Sir Tom Finney - widely regarded as the best English footballer of all time - earned £20 a week, or around £1000 in today's wages. Wayne Rooney is about to get a a pay deal worth £300,000 a week. Why the difference?
A useful framework for thinking about this is the Nash bargaining solution*.
Let's say that the joint surplus to both Manyoo and Rooney from Rooney's playing for Manyoo is A - (c + p), where c is the club's payoff if a contract is not agreed and p is the player's payoff if there's no agreement.
It can then be shown that Rooney's payoff will be:
p + b(A - (c + p))
where b is Rooney's bargaining power; this is a coefficient between 1 and 0, where 1 means he has all the power and Manyoo has none, and 0 means Manyoo has all the power.
This tells us that Rooney's wage depends upon three things:
- his payoff if there's no agreement, p.
- the size of the pie to be split, A.
- his bargaining power, b.
Given the amount of money in the game, A is big. Similarly, Rooney's payoff if contract talks break down, p, is also big; he plays for Chelsea instead. And his bargaining power is also strong because Manyoo's is weak; if they let him go, the fans will be angry and the club will be signalling a lack of ambition and hence find it difficult to attract the new players they'll need in the summer. In the extreme but not implausible case of Rooney having all the bargaining power, he can extract all of the surplus from his playing for Manyoo for himself, leaving the club with nothing.
Now, contrast this to Sir Tom's position:
- A was low, because there was less money around; there were no big TV revenues in his day.
- p was low, because the maximum wage of £20 per week meant his outside options paid no better than Preston did.
- b was low. When Sir Tom was offered big money by Palermo in 1952, his employers refused to let him go, and he acquiesced in this. How far this was because of the club's actual power and how far because of Sir Tom's placid nature and loyalty to the town needn't detain us here.
Now, here's the thing. The player's skill enters into our equation only indirectly - as one factor determining A; Manyoo gains more from employing a skilful player than it does from employing a clogger. But how much of the total surplus the skilful player can extract for himself depends upon the other factors determining A, outside payoffs c and p, and bargaining power.

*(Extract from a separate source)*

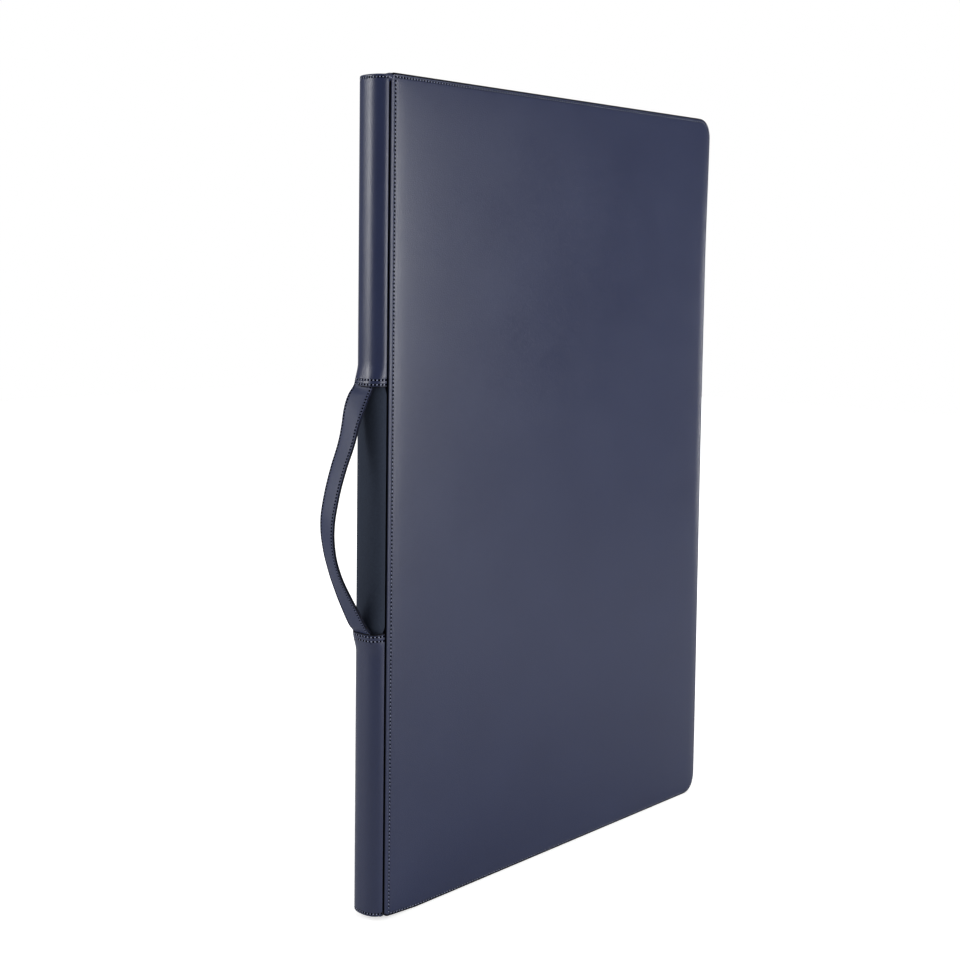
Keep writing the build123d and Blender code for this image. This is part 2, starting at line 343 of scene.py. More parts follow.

These coefficients favour Rooney but did not favour Sir Tom. They depend upon institutional factors (whether there's a maximum wage or not); cultural ones (deference towards football club owners, willingness of fans to pay to see a game); temporary stength (such as Manyoo's desperation now); or individual character (a person's timidity or narcissism).
The message of all this should be obvious to anyone who isn't blinded by ideology. It's that incomes don't depend merely upon an individual's skill. Instead, they depend upon the power to extract a share of the surplus, or rent, which arises from job matches. As Robert Solow says (pdf):
Rents are pervasive...It is too nonchalant to presume that all market incomes reflect true productivity.
* I'm following ch 5 of Sam Bowles Microeconomics.